── GIVEN DATA ──
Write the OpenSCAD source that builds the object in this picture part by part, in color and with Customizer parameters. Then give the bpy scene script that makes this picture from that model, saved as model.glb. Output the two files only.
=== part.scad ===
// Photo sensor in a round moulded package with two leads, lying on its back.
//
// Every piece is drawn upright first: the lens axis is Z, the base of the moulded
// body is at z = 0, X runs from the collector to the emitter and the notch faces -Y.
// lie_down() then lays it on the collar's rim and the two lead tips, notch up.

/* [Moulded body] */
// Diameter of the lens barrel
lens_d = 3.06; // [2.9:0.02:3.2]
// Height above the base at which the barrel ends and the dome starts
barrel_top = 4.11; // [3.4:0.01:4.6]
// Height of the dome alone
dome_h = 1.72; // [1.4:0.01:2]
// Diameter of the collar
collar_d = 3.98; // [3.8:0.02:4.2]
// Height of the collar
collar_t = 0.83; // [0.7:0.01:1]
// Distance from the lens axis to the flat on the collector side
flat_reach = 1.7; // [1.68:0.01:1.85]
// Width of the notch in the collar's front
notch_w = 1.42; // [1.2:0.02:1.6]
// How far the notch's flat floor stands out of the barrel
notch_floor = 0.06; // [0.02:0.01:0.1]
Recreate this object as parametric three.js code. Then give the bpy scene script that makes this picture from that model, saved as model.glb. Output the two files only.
───
▶ **WHAT NEEDS TO BE DONE**
Repeat each entry word for word.

▶ **TASK ANSWER**
Write the OpenSCAD source that builds the object in this picture part by part, in color and with Customizer parameters. Then give the bpy scene script that makes this picture from that model, saved as model.glb. Output the two files only.
=== part.scad ===
// Photo sensor in a round moulded package with two leads, lying on its back.
//
// Every piece is drawn upright first: the lens axis is Z, the base of the moulded
// body is at z = 0, X runs from the collector to the emitter and the notch faces -Y.
// lie_down() then lays it on the collar's rim and the two lead tips, notch up.

/* [Moulded body] */
// Diameter of the lens barrel
lens_d = 3.06; // [2.9:0.02:3.2]
// Height above the base at which the barrel ends and the dome starts
barrel_top = 4.11; // [3.4:0.01:4.6]
// Height of the dome alone
dome_h = 1.72; // [1.4:0.01:2]
// Diameter of the collar
collar_d = 3.98; // [3.8:0.02:4.2]
// Height of the collar
collar_t = 0.83; // [0.7:0.01:1]
// Distance from the lens axis to the flat on the collector side
flat_reach = 1.7; // [1.68:0.01:1.85]
// Width of the notch in the collar's front
notch_w = 1.42; // [1.2:0.02:1.6]
// How far the notch's flat floor stands out of the barrel
notch_floor = 0.06; // [0.02:0.01:0.1]
Recreate this object as parametric three.js code. Then give the bpy scene script that makes this picture from that model, saved as model.glb. Output the two files only.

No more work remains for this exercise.